Expatriate Management and Immigration
In 2026, the Ministry of Labor and Social Security has intensified audits of “Skills Transfer” programs for expatriate staff.
- Sponsorship: An EOR provides the necessary local sponsorship, which is legally required to obtain a Long-Stay Visa and Work Permit.
- Labor Market Test: Employers must prove they advertised the role locally for at least 14 days without finding a qualified national candidate.
- Local Understudies: For most technical expatriate roles, companies are expected to designate a local “understudy” for knowledge transfer.
Termination and Offboarding Governance
Terminating an employee in Equatorial Guinea requires a documented “Valid Cause” to avoid the risk of significant severance litigation.
- Notice Periods: Usually 1 month for staff and 3 months for management.

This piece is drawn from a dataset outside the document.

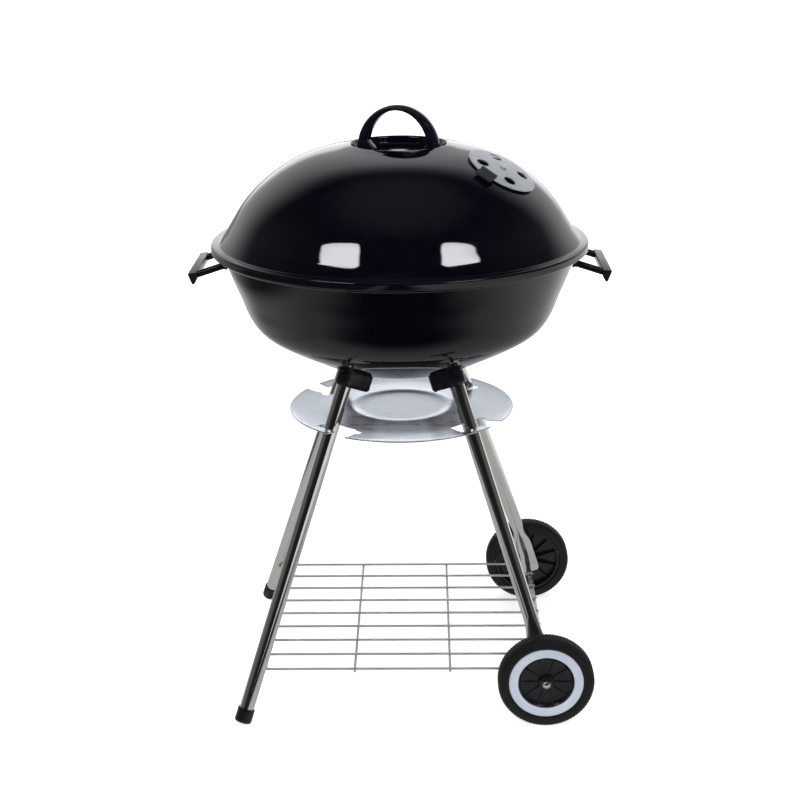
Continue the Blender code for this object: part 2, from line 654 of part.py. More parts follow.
# ------------------------------------------------------------- side handles
ARM_TILT = math.radians(18.0)
for s, tag in ((1, "right"), (-1, "left")):
    ex = Vector((s, 0, 0))
    dirn = (ex * math.cos(ARM_TILT) - Z * math.sin(ARM_TILT)).normalized()
    z_r = ARM_ROOT_Z
    rw = 0.0
    for (r0, z0), (r1, z1) in zip(fine_bowl, fine_bowl[1:]):
        if z1 <= z_r <= z0:
            rw = r0 + (r1 - r0) * (z0 - z_r) / (z0 - z1)
            break
    xr = math.sqrt(rw * rw - ARM_Y * ARM_Y)      # wall at the arm's root
    # grip: wedge bar along Y, broad on top, its point hanging down and inwards
    sec = [(0.2428, 0.5392), (0.2440, 0.5402), (0.2462, 0.5404), (0.2468, 0.5399), (0.2490, 0.5402),
           (0.2496, 0.5397), (0.2518, 0.5399), (0.2530, 0.5394), (0.2543, 0.5382), (0.2536, 0.5362),
           (0.2496, 0.5262), (0.2486, 0.5252), (0.2470, 0.5258), (0.2448, 0.5290), (0.2430, 0.5352)]
    rings = []
    for y in (-GRIP_Y, GRIP_Y):
        rings.append([Vector((s * a, y, b)) for a, b in sec])
    grip = loft("side_handle_" + tag, rings, "phenolic", angle=25)
    for sy in (-1, 1):
        root = Vector((s * xr, sy * ARM_Y, z_r))
        nrm = Vector((s * xr, sy * ARM_Y, 0)).normalized() * math.cos(ARM_TILT) - Z * math.sin(ARM_TILT)
        base = root + nrm * 0.0010
        tip_x = 0.2450
        tip = base + dirn * ((tip_x - abs(base.x)) / math.cos(ARM_TILT))
        arm = rod("arm", base + dirn * 0.0006, tip, ARM_R, seg=12)
        u, v, w = frame_of(nrm)
        foot_rings = [ring_on(base, u, v, 0.0062, 12), ring_on(base + nrm * 0.0022, u, v, 0.0058, 12),
                      ring_on(base + nrm * 0.0040, u, v, 0.0044, 12)]
        grip = weld(grip, arm, loft("pad", foot_rings))
        grip = cut(grip, rod("screw_bore", base - nrm * 0.004, base + nrm * 0.0090, SIDE_SCREW_R + 0.0003, seg=10))
        bowl = cut(bowl, rod("screw_hole", root - nrm * 0.008, root + nrm * 0.006, SIDE_SCREW_R + 0.0004, seg=10))
        hb = root - nrm * (T_BOWL + 0.0016)
        name = "side_handle_screw_%s_%s" % (tag, "front" if sy < 0 else "rear")
        turned(name, [(0.0, -0.0030), (0.0034, -0.0024), (0.0046, 0.0), (SIDE_SCREW_R, 0.0),
                      (SIDE_SCREW_R, 0.0106), (0.0, 0.0106)],
               "zinc", seg=10, origin=hb, axis=nrm, closed=False)

# ------------------------------------------------- grates inside the kettle
for k in range(4):
    a = math.radians(45 + 90 * k)
    er = Vector((math.cos(a), math.sin(a), 0))
    et = Vector((-math.sin(a), math.cos(a), 0))
    pts = [(0.2098, 0.5405), (0.1940, 0.5405), (0.1940, 0.5391), (0.2058, 0.5391), (0.1942, 0.5105),
           (0.1956, 0.5099), (0.2070, 0.5380), (0.2090, 0.5391)]
    pts = [(r - 0.0018, z) for r, z in pts]
    rings = [[er * r + et * q + Vector((0, 0, z)) for r, z in pts] for q in (-0.008, 0.008)]
    loft("grate_bracket_%d" % (k + 1), rings, "zinc", angle=20)


def bar_grate(name, z, radius, ring_r, bar_r, pitch, n_half, cross, mat, n_seg):
    """Ring with parallel bars laid through it and cross bars welded under them."""
    ring_pts = [(radius * math.cos(2 * math.pi * (k + 0.37) / n_seg),
                 radius * math.sin(2 * math.pi * (k + 0.37) / n_seg), z) for k in range(n_seg)]
    ob = wire(name, ring_pts, ring_r, mat, seg=4, closed=True)
    for i in range(-n_half, n_half + 1):
        y = i * pitch
        reach = math.sqrt(radius ** 2 - y ** 2) - 0.0002
        ob = weld(ob, rod("bar", (-reach, y, z + 0.0001), (reach, y, z + 0.0001), bar_r, seg=4, phase=0.5))
    zc = z - 1.2 * bar_r
    for x in cross:
        reach = math.sqrt(radius ** 2 - x ** 2) - 0.0003
        ob = weld(ob, rod("cross", (x, -reach, zc), (x, reach, zc), bar_r, seg=4, phase=0.5))
    return ob


bar_grate("cooking_grate", GRATE_Z, GRATE_R, 0.0030, 0.0024, 0.0392, 4, (-0.0860, 0.0855), "grate_chrome", 28)
bar_grate("charcoal_grate", COAL_Z, COAL_R, 0.0034, 0.0030, 0.0386, 3, (-0.0553, 0.0555), "grate_chrome", 27)

# -------------------------------------------------------------- ash catcher
pan_top = [(0.0, PAN_Z - 0.0040), (0.0520, PAN_Z - 0.0040), (0.0600, PAN_Z + 0.0014),
           (0.0690, PAN_Z - 0.0002), (0.1050, PAN_Z - 0.0022), (PAN_R, PAN_Z + 0.0012)]
pan_low = [(r, z - PAN_T) for r, z in pan_top[::-1]]
pan = turned("ash_catcher", pan_top + pan_low, "pan_steel", closed=False)


def sector(name, az0, az1, r0a, r0b, r1a, r1b, n=5, lo=PAN_Z - 0.02, hi=PAN_Z + 0.02):
    """Vertical cutter between two azimuths; inner and outer radius run linearly."""
    out = []
    for k in range(n + 1):
        t = k / n
        a = math.radians(az0 + (az1 - az0) * t)
        out.append((a, r0a + (r0b - r0a) * t, r1a + (r1b - r1a) * t))
    pts = [(r1 * math.cos(a), r1 * math.sin(a)) for a, r0, r1 in out]
    pts += [(r0 * math.cos(a), r0 * math.sin(a)) for a, r0, r1 in out[::-1]]
    rings = [[Vector((x, y, z)) for x, y in pts] for z in (lo, hi)]
    return loft(name, rings)


for k in range(4):
    q = 90.0 * k
    slot = sector("slot", -144.0 + q, -122.0 + q, SLOT_IN, SLOT_IN, SLOT_OUT, SLOT_OUT, 6)
    mouth = sector("mouth", -128.9 + q, -118.0 + q, 0.1100, SLOT_IN + 0.0100, 0.1600, 0.1600, 3)
    pan = cut(pan, slot, mouth,
              sector("throat", -126.0 + q, -115.4 + q, SLOT_IN, SLOT_IN + 0.0060, 0.1240, 0.1160, 3))

# --------------------------------------------------------------- wire shelf
half = 4 * SHELF_PITCH
leg_x = -LEG_FOOT[0] + LEG_SLOPE[0] * SHELF_Z
leg_y = LEG_FOOT[1] - LEG_SLOPE[1] * SHELF_Z
shelf = rod("wire_shelf", (SHELF_X0, -half - 0.0012, SHELF_Z), (SHELF_X0, half + 0.0012, SHELF_Z), WIRE_R, "wire", seg=4, phase=0.5)
members = [rod("w", (SHELF_X1, -half - 0.0012, SHELF_Z), (SHELF_X1, half + 0.0012, SHELF_Z), WIRE_R, seg=4, phase=0.5)]
for i in range(-4, 5):
    y = i * SHELF_PITCH
    if abs(i) in (1, 3):
        run = [(SHELF_X0 - 0.0005, y, SHELF_Z), (SHELF_X1 + 0.0010, y, SHELF_Z)]
        rr = AXLE_R + WIRE_R + GAP + 0.0002
        for d in (125, 85, 40, 0):
            a = math.radians(d)
            run.append((AXLE_X + rr * math.cos(a), y, AXLE_Z + rr * math.sin(a)))
        members.append(wire("w", run, WIRE_R * 0.97, seg=4))
    else:
        members.append(rod("w", (SHELF_X0 - 0.0005, y, SHELF_Z), (SHELF_X1 + 0.0005, y, SHELF_Z), WIRE_R, seg=4, phase=0.5))
for x in (-0.0590, 0.0590):
    members.append(rod("w", (x, -half - 0.003, SHELF_Z - 0.0017), (x, half + 0.003, SHELF_Z - 0.0017), WIRE_R, seg=4, phase=0.5))
for sy in (-1, 1):
    members.append(wire("w", [(SHELF_X0 + 0.0004, sy * SHELF_HOOK_Y, SHELF_Z), (leg_x + 0.0016, sy * SHELF_HOOK_Y, SHELF_Z),
                              (leg_x, sy * (SHELF_HOOK_Y + 0.0014), SHELF_Z), (leg_x, sy * (leg_y - 0.0040), SHELF_Z)],
                        WIRE_R, seg=4))
shelf = weld(shelf, *members)

# ------------------------------------------------------------ axle and wheels
rod("axle", (AXLE_X, -WHEEL_Y - 0.0008, AXLE_Z), (AXLE_X, WHEEL_Y + 0.0008, AXLE_Z), AXLE_R, "zinc", seg=12)
for sy, tag in ((-1, "front"), (1, "rear")):
    o = (AXLE_X, sy * WHEEL_Y, AXLE_Z)
    ax = (0, sy, 0)                              # heights below run outwards; 0 is the outer face
    r = WHEEL_R
    bore = 0.0462
    turned("wheel_tyre_" + tag,
           [(bore, -WHEEL_W), (r - 0.0042, -WHEEL_W), (r, -WHEEL_W + 0.0045), (r, -0.0045), (r - 0.0042, 0.0),
            (bore, 0.0)],
           "rubber", seg=32, origin=o, axis=ax, closed=True)
    hr = bore - GAP
    turned("wheel_hub_" + tag,
           [(AXLE_R + 0.0005, -0.0022), (0.0095, -0.0022), (0.0100, -0.0070), (RING_IN - 0.0020, -0.0064),
            (RING_IN - 0.0014, -0.0030), (RING_IN - 0.0006, -0.0030), (RING_IN - 0.0006, -0.0052), (hr, -0.0052),
            (hr, -WHEEL_W + 0.0030), (hr - 0.0036, -WHEEL_W + 0.0030), (hr - 0.0046, -0.0098), (0.0112, -0.0098),
            (0.0105, -WHEEL_W + 0.0008), (AXLE_R + 0.0005, -WHEEL_W + 0.0008)],
           "black_plastic", seg=20, origin=o, axis=ax, closed=True, angle=30)
    turned("wheel_ring_" + tag,
           [(RING_IN, -0.0047), (RING_IN, -0.0020), (RING_OUT, -0.0020), (RING_OUT, -0.0047)],
           "white_ring", seg=28, origin=o, axis=ax, closed=True)
    turned("axle_washer_" + tag,
           [(AXLE_R + 0.0004, -WHEEL_W - 0.0003), (0.0070, -WHEEL_W - 0.0003), (0.0070, -WHEEL_W - 0.0015),
            (AXLE_R + 0.0004, -WHEEL_W - 0.0015)],
           "zinc", seg=10, origin=o, axis=ax, closed=True)
    # domed nut on the axle end, bored blind from the wheel side
    turned("axle_nut_" + tag,
           [(0.0, 0.0012), (AXLE_R + 0.0003, 0.0012), (AXLE_R + 0.0003, -0.0018), (0.0056, -0.0018),
            (0.0056, 0.0012), (0.0042, 0.0030), (0.0018, 0.0040), (0.0, 0.0042)],
           "chrome", seg=12, origin=o, axis=ax, closed=False)
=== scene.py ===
import math

import bmesh
import bpy
from mathutils import Matrix, Vector


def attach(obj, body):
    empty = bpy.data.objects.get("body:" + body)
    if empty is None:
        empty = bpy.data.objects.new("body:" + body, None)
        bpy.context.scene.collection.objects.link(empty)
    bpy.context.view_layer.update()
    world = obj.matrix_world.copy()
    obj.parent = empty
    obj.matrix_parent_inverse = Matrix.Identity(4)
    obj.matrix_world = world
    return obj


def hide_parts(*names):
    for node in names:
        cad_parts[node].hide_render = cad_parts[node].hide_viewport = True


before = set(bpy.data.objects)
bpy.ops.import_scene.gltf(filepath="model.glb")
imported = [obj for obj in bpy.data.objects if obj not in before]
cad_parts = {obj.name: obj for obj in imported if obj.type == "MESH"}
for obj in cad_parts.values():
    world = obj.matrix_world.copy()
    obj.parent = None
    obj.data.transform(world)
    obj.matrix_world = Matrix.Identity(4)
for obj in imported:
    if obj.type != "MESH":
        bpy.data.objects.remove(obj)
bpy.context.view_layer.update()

X, Y, Z = Vector((1, 0, 0)), Vector((0, 1, 0)), Vector((0, 0, 1))
scene = bpy.context.scene
scene.view_settings.view_transform = "Standard"

# ------------------------------------------------------------------ camera
CAM_LOC = Vector((0.02951, -1.83669, 0.97285))
YAW, PITCH, ROLL = -0.0171, 0.3224, -0.0112
FOCAL_PX = 1526.8


def place_camera():
    w = Vector((math.sin(YAW) * math.cos(PITCH), math.cos(YAW) * math.cos(PITCH), -math.sin(PITCH)))
    r = Vector((math.cos(YAW), -math.sin(YAW), 0.0))
    u = r.cross(w)
    c, s = math.cos(ROLL), math.sin(ROLL)
    r2, u2 = c * r + s * u, -s * r + c * u
    cam = bpy.data.cameras.new("camera")
    cam.sensor_width = 36.0
    cam.lens = FOCAL_PX / 800.0 * 36.0
    cam.clip_end = 200
    ob = bpy.data.objects.new("camera", cam)
    scene.collection.objects.link(ob)
    m = Matrix((r2, u2, -w)).transposed().to_4x4()
    m.translation = CAM_LOC
    ob.matrix_world = m
    scene.camera = ob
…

- Severance Pay: Calculated as one month’s salary for every year of service, up to a maximum of 12 months, provided the termination was not for gross misconduct.
- 2026 Compliance Note: All final settlements must include the payout of accrued but unused annual leave and be reported to INSESO within 10 days.
Conclusion
Equatorial Guinea’s 2026 market offers unique opportunities in Energy, Agro-processing, and Digital Logistics, but the 21.5% INSESO burden and the strict 35% local shareholding for traditional entity setups remain barriers to entry. Partnering with an EOR Equatorial Guinea provider ensures you meet the latest DGI digital communication mandates and the XAF 129,035 minimum wage while shielding your business from the risks of non-compliance. By leveraging an EOR, you can focus on your projects in Malabo’s tech parks or offshore energy sites while your partner manages the intricacies of INSESO and the CEMAC financial regulations.